His first project, handed to him right when he walked into the department in the summer of ’89, was the Stone Road Park.

Following that, he worked with former county chairman Davis Morgan, Covington mayor Dr. Bill Dobbs and city manager Frank Turner Sr. on a public parks package for the Special Purpose Local Option Sales Tax of 1995, which boosted the recreation facilities in the county, expanding park space out of the city to all of Newton.

“Everything was centrally located,” Hailey said. “And that was part of the master plan, to get some parks spread out in the county.”

One park that was still built in Covington was Turner Lake Complex, which would also host the NCRC starting in 1999.

“I heard a person make a comment, ‘We went from the outhouse to the penthouse,’” Hailey said of the move from the small gym offices.

As Hailey and his department were set to move to their new home starting with the 1995 SPLOST, they also moved under the county government, no longer reporting to Dobbs, who hired Hailey back in ’89. However, the two kept a close relationship, along with Hailey and Turner.

“Tommy is just, to me, a good young man,” Dobbs said. “He did an excellent job with the recreation authority, he kept good people around to support him and just ran an excellent program, not only in the state but in the southeast.”

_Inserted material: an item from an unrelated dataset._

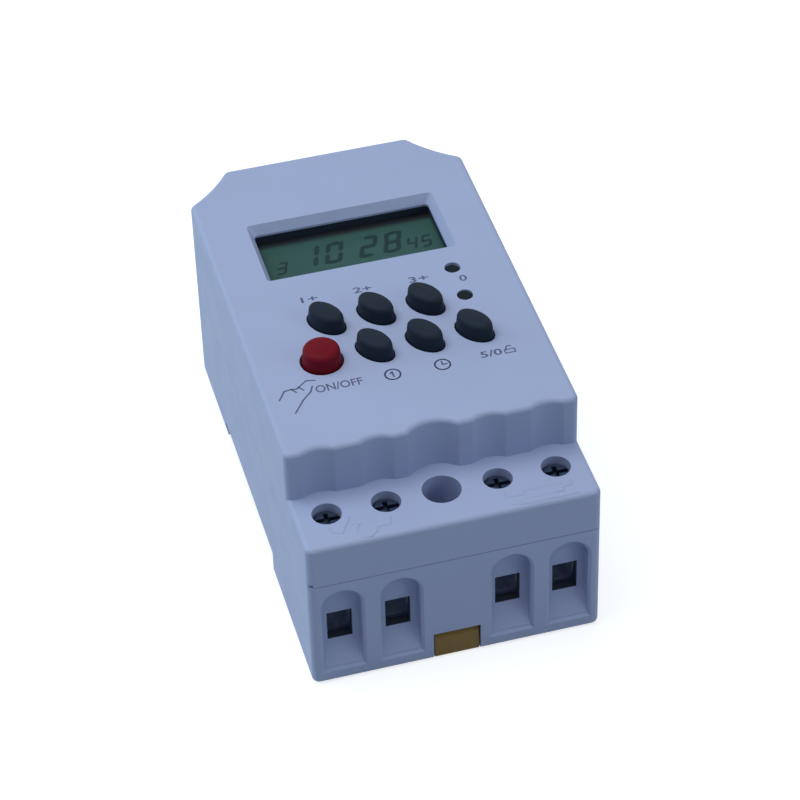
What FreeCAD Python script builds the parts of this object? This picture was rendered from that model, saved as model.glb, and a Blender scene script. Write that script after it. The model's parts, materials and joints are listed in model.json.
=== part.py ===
# DIN rail timer with a display, seven buttons and four rising-clamp terminals.
#
# Millimetres. +Z points out of the control face and the terminals are at -Y.
# The origin is the centre of the back, where the unit rests. Places along Y are
# given as distances from the terminal end, which y_at() turns into coordinates.
import FreeCAD
import Part
import math
import os

V = FreeCAD.Vector
X_AXIS = V(1, 0, 0)
Y_AXIS = V(0, 1, 0)
Z_AXIS = V(0, 0, 1)
SLACK = 1.0  # how far a cutting tool runs past the face it opens

# ---- Outer body ----
WIDTH = 50.0
LENGTH = 90.0
FRONT_HEIGHT = 40.6
SHOULDER_HEIGHT = 30.8
SHOULDER_LENGTH = 12.6
SEAM_HEIGHT = 22.5
SEAM_GAP = 0.12
CORNER_CHAMFER = 8.2
CORNER_DISH = 0.6  # how far the middle of a cut-off corner lies inside its chord
CORNER_ROUND = 1.3
FRONT_ROUND = 0.9
BACK_ROUND = 1.2
LUG_BEVEL = 3.5
WALL = 1.8
FLOOR = 1.8
FACE_THICKNESS = 2.1
SHOULDER_THICKNESS = 2.0
TONGUE_HEIGHT = 1.5
TONGUE_THICKNESS = 0.8
TONGUE_CLEARANCE = 0.1

# ---- Terminals ----
TERMINAL_INNER_X = 9.5
TERMINAL_EDGE = 5.5  # from the side of the unit to the outer terminal
TERMINAL_Y = 7.9
NICHE_WIDTH = 6.8
NICHE_TOP = 20.3
NICHE_FOOT = 2.5
NICHE_DEPTH = 2.6
NICHE_BEVEL = 0.45
CABLE_HOLE_WIDTH = 4.3
CABLE_HOLE_HEIGHT = 6.0
CABLE_HOLE_BOTTOM = 7.6
SILL_DROP = 0.4  # from the bottom of the cable hole to the top of the slope before it
SILL_LIP = 0.2
POCKET_FRONT_WALL = 1.8
POCKET_REAR_WALL = 1.3
CAGE_WALL = 0.8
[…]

The people Hailey met while working with the NCRC is what he will remember most, both the athletes who once played and now coach there, and the members of the board and governments he worked with in his almost quarter of a century there.

“He’s been tremendous,” NCRC Assistant Director Anthony Avery said. “He was here when I came here in 1995, and he’s done a lot of great things here. I respect him a lot and learned a lot from working for him for the last 18 years.”

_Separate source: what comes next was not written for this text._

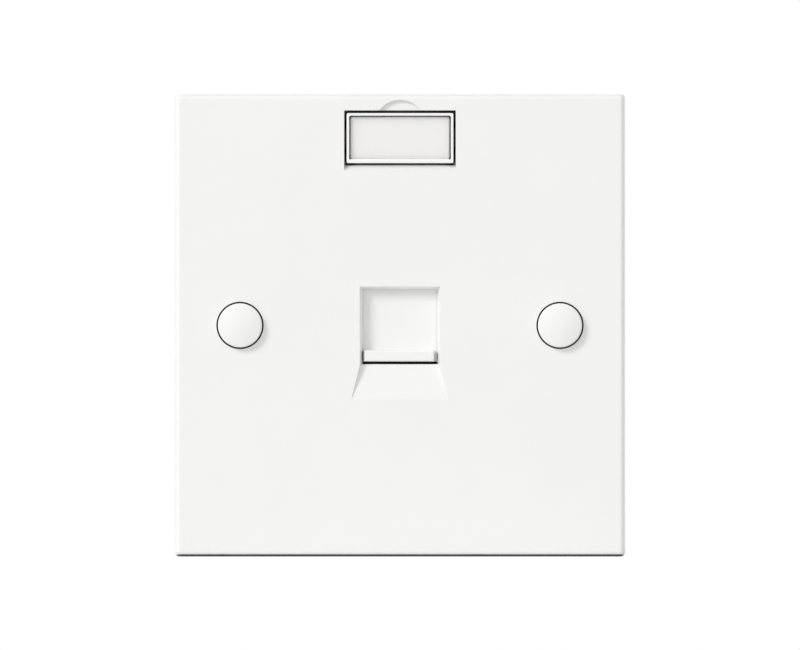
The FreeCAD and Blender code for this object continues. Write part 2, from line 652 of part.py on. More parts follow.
# --- Screw caps ------------------------------------------------------------------------------------------
def screw_cap(side):
    """A domed cap on a thin skirt, with small ribs that grip the seat."""
    edge_y = FACE_Y - CAP_EDGE
    skirt_y = FACE_Y + CAP_SKIRT_DEPTH
    roof_y = edge_y + CAP_ROOF
    bore = CAP_RADIUS - CAP_SKIRT_WALL
    walls = [
        (CAP_RADIUS, edge_y + CAP_EDGE_BREAK),
        (CAP_RADIUS, skirt_y),
        (bore, skirt_y),
        (bore, roof_y),
        (0, roof_y),
    ]
    cap = turned(dome_profile(edge_y) + walls, 0, 0)
    ribs = [grip_rib(number * 360 / CAP_RIB_COUNT) for number in range(CAP_RIB_COUNT)]
    return cap.fuse(ribs).removeSplitter().translated(Vector(side * SCREW_PITCH / 2, 0, 0))


def dome_profile(edge_y):
    """Points of a cap's dome from its crown to the chamfer, on an arc that would meet the rim at edge_y."""
    radius = (CAP_RADIUS**2 + CAP_DOME**2) / (2 * CAP_DOME)
    centre_y = edge_y - CAP_DOME + radius
    points = []
    for number in range(CAP_DOME_STRETCHES + 1):
        reach = (CAP_RADIUS - CAP_EDGE_BREAK) * number / CAP_DOME_STRETCHES
        points.append((reach, centre_y - math.sqrt(radius**2 - reach**2)))
    return points


def grip_rib(angle):
    """One rib outside a cap's skirt, just short of the seat's wall, turned about the cap's axis."""
    skirt_y = FACE_Y + CAP_SKIRT_DEPTH
    outer = rod(CAP_SEAT_RADIUS - SEAT_GAP, 0, 0, (skirt_y - CAP_RIB_DEPTH, skirt_y))
    inner = rod(CAP_RADIUS - CAP_SKIRT_WALL / 2, 0, 0, (skirt_y - CAP_RIB_DEPTH, skirt_y))
    half = CAP_RIB_WIDTH / 2
    sector = block((-half, half), (skirt_y - CAP_RIB_DEPTH, skirt_y), (0, CAP_SEAT_RADIUS + REACH))
    rib = outer.cut(inner).common(sector)
    rib.rotate(Vector(0, 0, 0), Vector(0, 1, 0), angle)
    return rib


# --- Label -----------------------------------------------------------------------------------------------
def label_cover():
    """The clear window: a sunken pane in a rim whose skirt stands round the card."""
    back_y = RECESS_FLOOR_Y - SEAT_GAP
    half_width = COVER_WIDTH / 2
    body = rounded_slab(half_width, (COVER_FOOT, COVER_HEAD), COVER_CORNER_RADIUS, (COVER_FRONT_Y, back_y))
    front_z = (COVER_FOOT + COVER_FOOT_RIM, COVER_HEAD - COVER_RIM)
    front_y = (COVER_FRONT_Y - REACH, WINDOW_FRONT_Y)
    front = rounded_slab(half_width - COVER_RIM, front_z, WINDOW_CORNER_RADIUS, front_y)
    hollow_z = (COVER_FOOT + COVER_SKIRT, COVER_HEAD - COVER_SKIRT)
    hollow_y = (WINDOW_BACK_Y, back_y + REACH)
    behind = rounded_slab(half_width - COVER_SKIRT, hollow_z, WINDOW_CORNER_RADIUS, hollow_y)
    nibs = []
    for z_offset in (-NIB_SPACING / 2, NIB_SPACING / 2):
        nibs += mirrored_pair(side_nib((COVER_FOOT + COVER_HEAD) / 2 + z_offset, back_y))
    return body.cut([front, behind, window_step()]).fuse(nibs).removeSplitter()


def window_step():
    """The narrow step sunk round the pane's sides and head. It runs out against the rim at the foot."""
    half_width = COVER_WIDTH / 2 - COVER_RIM
    y = (WINDOW_FRONT_Y - COVER_SINK / 2, COVER_FRONT_Y + GROOVE_SINK)
    z = (COVER_FOOT + COVER_FOOT_RIM, COVER_HEAD - COVER_RIM)
    outer = rounded_slab(half_width, z, WINDOW_CORNER_RADIUS, y)
    pane_z = (z[0] - REACH, z[1] - GROOVE_WIDTH)
    return outer.cut(rounded_slab(half_width - GROOVE_WIDTH, pane_z, WINDOW_CORNER_RADIUS / 2, y))


def side_nib(z, back_y):
    """A wedge on the cover's right-hand side that bears on the recess's wall."""
    half_width = COVER_WIDTH / 2
    reach = RECESS_HALF_WIDTH - SEAT_GAP
    root = half_width - COVER_SKIRT / 2
    profile = [
        Vector(root, WINDOW_BACK_Y, 0),
        Vector(half_width, WINDOW_BACK_Y, 0),
        Vector(reach, (WINDOW_BACK_Y + back_y) / 2, 0),
        Vector(reach, back_y, 0),
        Vector(root, back_y, 0),
    ]
    wedge = Part.Face(Part.makePolygon(profile + profile[:1])).extrude(Vector(0, 0, NIB_HEIGHT))
    return wedge.translated(Vector(0, 0, z - NIB_HEIGHT / 2))


def label_card():
    """The blank card that lies on the recess's raised bed, just behind the window."""
    return inside_skirt(CARD_GAP, (CARD_FRONT_Y, CARD_BACK_Y))


def inside_skirt(gap, y):
    """A slab that stays clear of the cover's skirt by the gap."""
    half_width = COVER_WIDTH / 2 - COVER_SKIRT - gap
    z = (COVER_FOOT + COVER_SKIRT + gap, COVER_HEAD - COVER_SKIRT - gap)
    return rounded_slab(half_width, z, WINDOW_CORNER_RADIUS, y)


# --- Assembly --------------------------------------------------------------------------------------------
def all_pieces():
    """Every piece of the assembly by its node's name."""
    pieces = {
        "faceplate": faceplate(),
        "shutter": shutter(),
        "jack_carrier": jack_carrier(),
        "label_cover": label_cover(),
        "label_card": label_card(),
    }
    for name, side in SIDES.items():
        pieces[f"shutter_spring_{name}"] = shutter_spring(side)
        pieces[f"screw_cap_{name}"] = screw_cap(side)
        pieces[f"mounting_screw_{name}"] = mounting_screw(side)
    for name, (x, z) in SCREW_PLACES.items():
        pieces[f"carrier_screw_{name}"] = carrier_screw(x, z)
    return pieces


os.makedirs("parts", exist_ok=True)
for node, shape in all_pieces().items():
    shape.exportStep(f"parts/{node}.step")
    print(f"{node}: {len(shape.Solids)} solid, valid {shape.isValid()}, {shape.Volume:.1f} mm3")
print(f"shutter travel {SHUTTER_TRAVEL:.2f} mm, channel head z {CHANNEL_HEAD:.2f}")
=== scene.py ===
"""Looks of a single-port keystone faceplate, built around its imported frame.

The faceplate, shutter, carrier, label cover and card keep their CAD shape and
are dressed here. The caps are rebuilt as turned domes, the springs as smooth
coils and the screws with cut threads and recesses. Lengths in the dataclasses
are millimetres; meshes are made in metres.
"""

from __future__ import annotations

import logging
import math
from dataclasses import dataclass
from enum import Enum

import bpy
import numpy as np
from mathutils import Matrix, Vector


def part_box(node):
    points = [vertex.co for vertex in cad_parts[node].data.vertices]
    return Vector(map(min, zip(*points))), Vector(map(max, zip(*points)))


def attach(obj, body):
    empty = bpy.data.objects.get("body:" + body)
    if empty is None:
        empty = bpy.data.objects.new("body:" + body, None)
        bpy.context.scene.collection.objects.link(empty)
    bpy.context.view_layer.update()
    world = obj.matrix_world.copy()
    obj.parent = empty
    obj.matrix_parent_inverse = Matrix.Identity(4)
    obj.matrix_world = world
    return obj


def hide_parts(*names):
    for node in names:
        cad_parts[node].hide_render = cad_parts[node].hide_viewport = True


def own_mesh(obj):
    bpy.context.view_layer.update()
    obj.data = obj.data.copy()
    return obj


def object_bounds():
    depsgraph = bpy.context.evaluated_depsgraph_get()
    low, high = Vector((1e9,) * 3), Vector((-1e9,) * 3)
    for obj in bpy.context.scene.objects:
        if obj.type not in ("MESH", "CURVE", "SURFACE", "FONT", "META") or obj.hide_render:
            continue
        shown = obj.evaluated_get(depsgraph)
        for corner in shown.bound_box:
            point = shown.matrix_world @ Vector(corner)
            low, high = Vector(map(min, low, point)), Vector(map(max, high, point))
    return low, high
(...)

Among the biggest memories Hailey will take with him is how he has helped host eight world series, five with Dixie Boys and another three with the Independent Softball Association.

After the first Dixie Boys World Series was held in Newton County in 1993, Hailey and his staff have become a dependable host for the event. The success of those world series have brought more events to Newton County, and will continue to bring the people and finances associated with such activities to the area.

Among Hailey’s cherished memories of leading the NCRC, the one which will surely stand out for him are the times his son, T.J., spent there. This year, T.J. will have been gone 10 years after being involved in a fatal car accident in 2003, but he continues to remain in his father’s thoughts.

“I have a lot of memories of my son, being part of City Pond Park and being part of the recreation park; he even worked here some part time,” Hailey said. “He thoroughly enjoyed that.

“Those are memories that I never will be able to relinquish and let go.”

Newton County will most likely never let go of the footprint the NCRC now has with its first-class facilities and first-class events brought to the area with a large amount of Hailey’s help and guidance.

It is currently unknown what direction the county commission will go in for Hailey’s successor, but the soon-to-be-retired director has his own plans set, including continuing on the Dixie Boys World Series committee board.

“I’m going to enjoy some time playing golf and doing some things I want to do,” Hailey said. “I’m also going to work some part-time. What I’m not going to be is one that wants to sit at home all the time.”